> _What is needed_
How do the records below read from their first line through the line containing "cell_top + touch, door_inner, 0.6, middle, cell_height)"? Write those lines out exactly.

──────────────────────────────

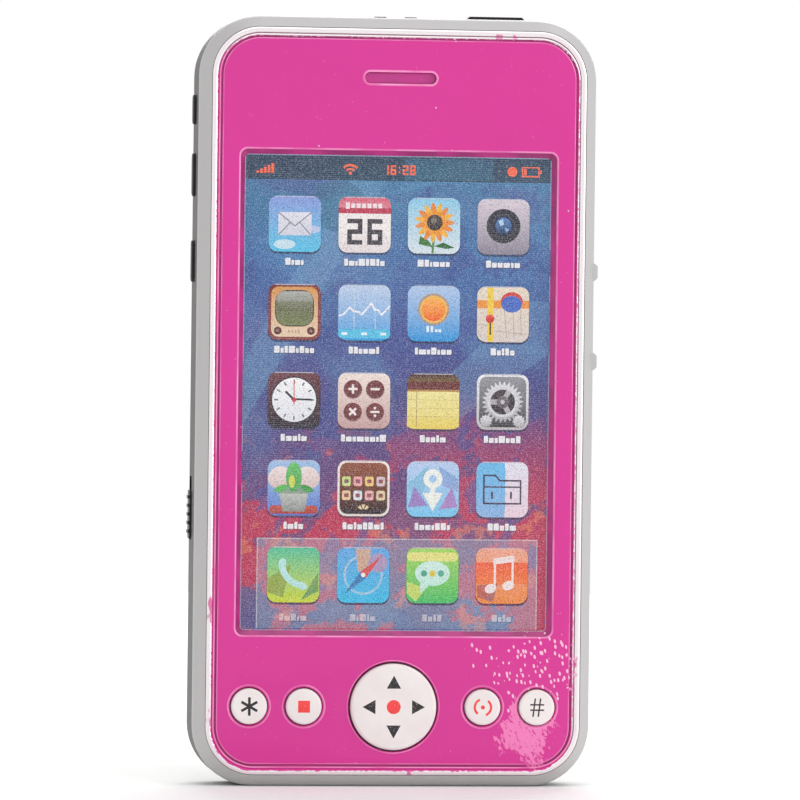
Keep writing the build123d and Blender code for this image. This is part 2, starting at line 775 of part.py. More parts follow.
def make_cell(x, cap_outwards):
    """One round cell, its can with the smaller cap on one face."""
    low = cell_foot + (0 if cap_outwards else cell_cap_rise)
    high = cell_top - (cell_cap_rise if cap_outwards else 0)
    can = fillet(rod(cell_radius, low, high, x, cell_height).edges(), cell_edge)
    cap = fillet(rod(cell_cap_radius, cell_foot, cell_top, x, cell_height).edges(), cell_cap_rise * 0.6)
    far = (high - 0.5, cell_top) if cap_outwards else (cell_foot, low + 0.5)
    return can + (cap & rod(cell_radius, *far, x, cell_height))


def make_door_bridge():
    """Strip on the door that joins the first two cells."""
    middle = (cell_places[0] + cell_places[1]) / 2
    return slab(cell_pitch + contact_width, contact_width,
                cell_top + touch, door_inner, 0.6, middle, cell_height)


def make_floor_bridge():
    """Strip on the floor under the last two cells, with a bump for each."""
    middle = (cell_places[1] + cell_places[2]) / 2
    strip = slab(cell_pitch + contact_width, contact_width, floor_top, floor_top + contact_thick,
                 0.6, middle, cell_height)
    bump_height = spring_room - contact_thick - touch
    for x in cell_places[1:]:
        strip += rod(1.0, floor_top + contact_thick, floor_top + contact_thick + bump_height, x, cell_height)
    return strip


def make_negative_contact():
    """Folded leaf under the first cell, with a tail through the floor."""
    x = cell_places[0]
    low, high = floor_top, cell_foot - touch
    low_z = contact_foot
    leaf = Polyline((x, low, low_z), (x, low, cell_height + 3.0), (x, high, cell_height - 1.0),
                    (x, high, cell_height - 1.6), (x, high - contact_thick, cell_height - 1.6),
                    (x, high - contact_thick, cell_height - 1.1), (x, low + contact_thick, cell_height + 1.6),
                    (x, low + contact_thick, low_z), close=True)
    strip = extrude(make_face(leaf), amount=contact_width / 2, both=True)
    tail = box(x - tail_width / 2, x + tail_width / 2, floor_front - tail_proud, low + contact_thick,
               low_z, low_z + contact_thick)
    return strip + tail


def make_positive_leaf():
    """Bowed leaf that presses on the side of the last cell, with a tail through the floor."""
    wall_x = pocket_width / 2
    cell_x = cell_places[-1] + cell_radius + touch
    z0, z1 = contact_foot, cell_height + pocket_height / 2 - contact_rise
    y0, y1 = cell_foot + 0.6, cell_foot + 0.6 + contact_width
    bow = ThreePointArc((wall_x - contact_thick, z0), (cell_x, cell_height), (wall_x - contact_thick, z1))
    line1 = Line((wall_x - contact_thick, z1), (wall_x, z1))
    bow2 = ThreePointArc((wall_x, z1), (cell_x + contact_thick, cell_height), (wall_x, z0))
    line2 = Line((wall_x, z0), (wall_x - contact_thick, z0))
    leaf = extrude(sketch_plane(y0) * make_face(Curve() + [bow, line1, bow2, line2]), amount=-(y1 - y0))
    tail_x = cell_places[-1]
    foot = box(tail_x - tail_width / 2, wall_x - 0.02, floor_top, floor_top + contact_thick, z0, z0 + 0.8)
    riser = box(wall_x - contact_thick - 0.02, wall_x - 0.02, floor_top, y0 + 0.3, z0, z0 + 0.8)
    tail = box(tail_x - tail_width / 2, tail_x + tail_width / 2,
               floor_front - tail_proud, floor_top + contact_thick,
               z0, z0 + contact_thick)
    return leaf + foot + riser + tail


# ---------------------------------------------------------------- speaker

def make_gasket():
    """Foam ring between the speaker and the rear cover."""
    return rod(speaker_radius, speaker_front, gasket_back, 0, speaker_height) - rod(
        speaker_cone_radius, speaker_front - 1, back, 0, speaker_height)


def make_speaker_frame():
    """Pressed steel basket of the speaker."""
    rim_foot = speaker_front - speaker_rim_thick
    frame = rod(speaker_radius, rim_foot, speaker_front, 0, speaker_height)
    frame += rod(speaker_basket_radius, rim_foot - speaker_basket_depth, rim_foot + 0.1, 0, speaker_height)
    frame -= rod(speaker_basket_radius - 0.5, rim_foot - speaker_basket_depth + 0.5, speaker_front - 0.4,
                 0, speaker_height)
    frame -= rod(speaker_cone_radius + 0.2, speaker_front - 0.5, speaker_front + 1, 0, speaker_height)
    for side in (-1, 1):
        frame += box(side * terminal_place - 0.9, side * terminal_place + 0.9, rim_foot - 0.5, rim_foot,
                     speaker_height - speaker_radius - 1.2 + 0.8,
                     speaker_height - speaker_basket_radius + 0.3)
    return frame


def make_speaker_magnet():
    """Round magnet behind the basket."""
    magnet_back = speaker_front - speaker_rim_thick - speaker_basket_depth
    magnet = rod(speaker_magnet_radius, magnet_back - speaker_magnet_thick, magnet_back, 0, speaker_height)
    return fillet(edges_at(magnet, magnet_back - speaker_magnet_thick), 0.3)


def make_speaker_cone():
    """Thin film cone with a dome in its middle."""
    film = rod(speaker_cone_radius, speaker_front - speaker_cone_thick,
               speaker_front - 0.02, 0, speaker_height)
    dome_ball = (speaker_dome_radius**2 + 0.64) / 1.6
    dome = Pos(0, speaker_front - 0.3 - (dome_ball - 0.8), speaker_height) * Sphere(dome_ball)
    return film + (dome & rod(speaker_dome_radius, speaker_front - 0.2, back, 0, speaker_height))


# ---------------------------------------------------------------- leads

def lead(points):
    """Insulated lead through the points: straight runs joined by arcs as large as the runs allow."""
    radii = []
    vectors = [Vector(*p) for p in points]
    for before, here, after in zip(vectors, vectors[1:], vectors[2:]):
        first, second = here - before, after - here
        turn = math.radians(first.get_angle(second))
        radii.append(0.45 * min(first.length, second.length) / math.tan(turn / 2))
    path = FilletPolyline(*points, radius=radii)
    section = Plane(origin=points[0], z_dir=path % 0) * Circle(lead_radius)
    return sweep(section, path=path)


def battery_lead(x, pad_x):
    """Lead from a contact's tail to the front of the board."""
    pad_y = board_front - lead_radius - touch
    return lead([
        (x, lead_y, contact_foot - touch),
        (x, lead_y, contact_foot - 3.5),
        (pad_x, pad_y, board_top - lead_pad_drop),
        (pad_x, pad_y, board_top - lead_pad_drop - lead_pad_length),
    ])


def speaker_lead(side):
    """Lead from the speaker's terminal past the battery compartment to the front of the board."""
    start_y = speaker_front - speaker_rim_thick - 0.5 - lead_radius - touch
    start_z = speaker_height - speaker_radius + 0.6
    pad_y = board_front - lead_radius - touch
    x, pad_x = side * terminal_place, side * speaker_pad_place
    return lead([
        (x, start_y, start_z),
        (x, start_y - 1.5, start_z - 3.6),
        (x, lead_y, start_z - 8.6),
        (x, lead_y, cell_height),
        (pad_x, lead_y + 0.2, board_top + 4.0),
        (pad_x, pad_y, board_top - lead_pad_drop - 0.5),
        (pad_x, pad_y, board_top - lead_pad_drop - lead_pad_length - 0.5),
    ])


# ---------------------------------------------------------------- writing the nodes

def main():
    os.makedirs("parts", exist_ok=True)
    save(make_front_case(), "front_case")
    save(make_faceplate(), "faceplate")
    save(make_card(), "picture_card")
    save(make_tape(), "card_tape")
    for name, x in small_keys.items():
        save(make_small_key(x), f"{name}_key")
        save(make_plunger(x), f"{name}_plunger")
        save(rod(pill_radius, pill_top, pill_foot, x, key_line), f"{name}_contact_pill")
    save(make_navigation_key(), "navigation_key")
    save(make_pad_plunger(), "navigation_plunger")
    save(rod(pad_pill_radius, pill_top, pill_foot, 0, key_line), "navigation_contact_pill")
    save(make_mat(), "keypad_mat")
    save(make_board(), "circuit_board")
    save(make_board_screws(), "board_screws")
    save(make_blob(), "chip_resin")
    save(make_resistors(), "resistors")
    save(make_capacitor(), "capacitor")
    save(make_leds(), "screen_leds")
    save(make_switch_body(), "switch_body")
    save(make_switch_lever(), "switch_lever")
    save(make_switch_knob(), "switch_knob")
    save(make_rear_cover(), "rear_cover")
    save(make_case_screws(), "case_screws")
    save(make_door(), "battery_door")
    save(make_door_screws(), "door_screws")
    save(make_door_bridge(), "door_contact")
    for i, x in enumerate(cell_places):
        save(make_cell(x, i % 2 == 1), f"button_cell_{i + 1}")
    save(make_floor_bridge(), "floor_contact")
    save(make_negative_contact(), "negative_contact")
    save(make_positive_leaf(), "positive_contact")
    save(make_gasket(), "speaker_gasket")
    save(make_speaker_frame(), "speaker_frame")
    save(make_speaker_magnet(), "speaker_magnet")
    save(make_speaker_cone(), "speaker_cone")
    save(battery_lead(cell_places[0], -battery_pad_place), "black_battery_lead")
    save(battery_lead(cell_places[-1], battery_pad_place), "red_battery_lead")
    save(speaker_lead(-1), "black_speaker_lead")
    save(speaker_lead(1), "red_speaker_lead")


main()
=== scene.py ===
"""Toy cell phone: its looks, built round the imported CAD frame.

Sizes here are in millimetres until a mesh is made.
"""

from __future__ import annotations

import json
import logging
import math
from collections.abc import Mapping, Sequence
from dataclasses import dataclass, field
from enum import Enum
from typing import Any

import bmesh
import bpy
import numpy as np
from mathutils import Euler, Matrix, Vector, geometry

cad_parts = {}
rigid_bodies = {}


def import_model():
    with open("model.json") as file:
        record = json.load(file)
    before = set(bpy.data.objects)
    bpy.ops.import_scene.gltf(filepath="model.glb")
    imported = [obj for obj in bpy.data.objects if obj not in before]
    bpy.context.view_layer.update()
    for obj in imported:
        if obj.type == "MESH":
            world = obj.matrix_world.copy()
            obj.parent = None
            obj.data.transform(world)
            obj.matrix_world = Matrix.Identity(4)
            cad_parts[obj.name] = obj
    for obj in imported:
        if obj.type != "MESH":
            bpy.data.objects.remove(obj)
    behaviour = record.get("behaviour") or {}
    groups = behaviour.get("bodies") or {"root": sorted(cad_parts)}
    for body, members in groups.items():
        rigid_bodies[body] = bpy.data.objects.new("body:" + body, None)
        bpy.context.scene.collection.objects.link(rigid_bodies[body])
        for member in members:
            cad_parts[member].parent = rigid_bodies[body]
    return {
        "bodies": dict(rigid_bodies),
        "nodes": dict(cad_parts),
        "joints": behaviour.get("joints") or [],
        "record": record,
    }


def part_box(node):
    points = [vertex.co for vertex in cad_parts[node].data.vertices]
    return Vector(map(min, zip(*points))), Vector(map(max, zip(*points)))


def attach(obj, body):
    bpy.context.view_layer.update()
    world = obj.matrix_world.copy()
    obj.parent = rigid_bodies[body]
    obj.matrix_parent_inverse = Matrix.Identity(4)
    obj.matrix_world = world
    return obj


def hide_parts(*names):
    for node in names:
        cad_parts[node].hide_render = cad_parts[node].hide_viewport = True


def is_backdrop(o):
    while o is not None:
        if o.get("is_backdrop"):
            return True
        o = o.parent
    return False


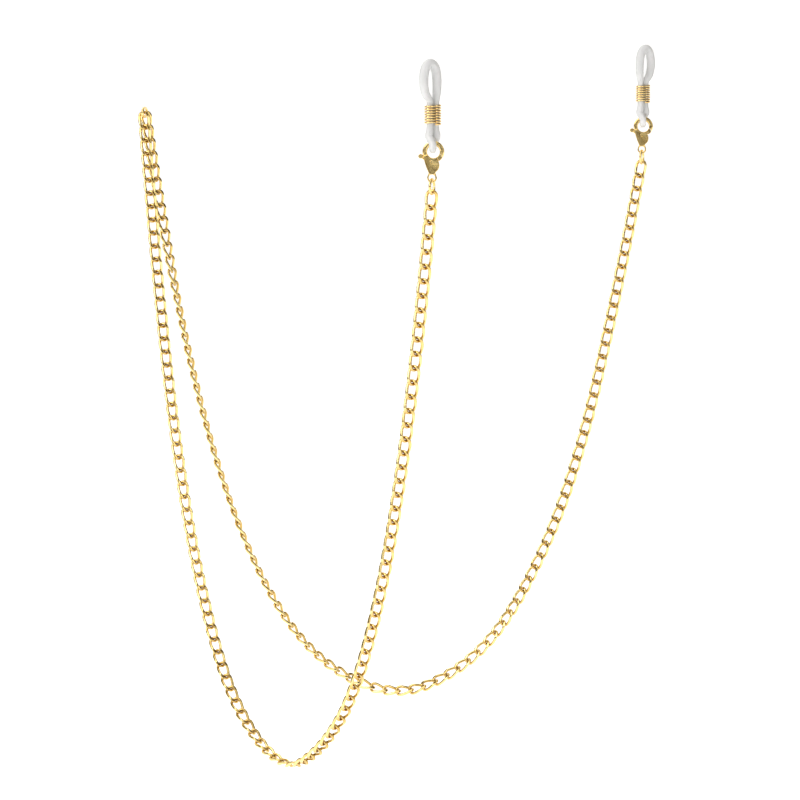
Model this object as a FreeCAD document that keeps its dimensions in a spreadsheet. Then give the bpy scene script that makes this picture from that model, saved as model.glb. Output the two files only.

──────────────────────────────

> _Written solution_
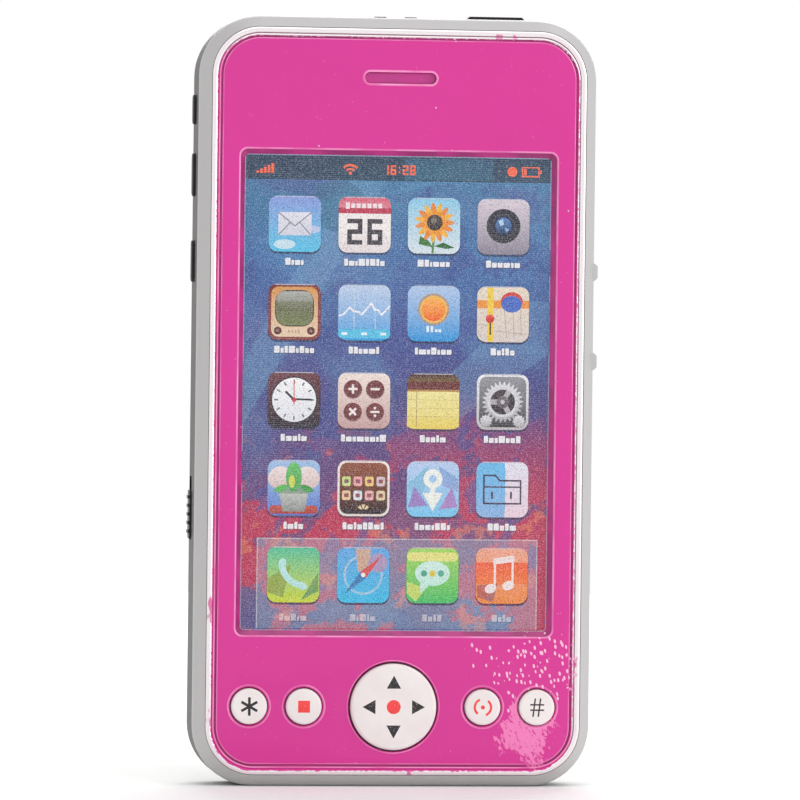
Keep writing the build123d and Blender code for this image. This is part 2, starting at line 775 of part.py. More parts follow.
def make_cell(x, cap_outwards):
    """One round cell, its can with the smaller cap on one face."""
    low = cell_foot + (0 if cap_outwards else cell_cap_rise)
    high = cell_top - (cell_cap_rise if cap_outwards else 0)
    can = fillet(rod(cell_radius, low, high, x, cell_height).edges(), cell_edge)
    cap = fillet(rod(cell_cap_radius, cell_foot, cell_top, x, cell_height).edges(), cell_cap_rise * 0.6)
    far = (high - 0.5, cell_top) if cap_outwards else (cell_foot, low + 0.5)
    return can + (cap & rod(cell_radius, *far, x, cell_height))


def make_door_bridge():
    """Strip on the door that joins the first two cells."""
    middle = (cell_places[0] + cell_places[1]) / 2
    return slab(cell_pitch + contact_width, contact_width,
                cell_top + touch, door_inner, 0.6, middle, cell_height)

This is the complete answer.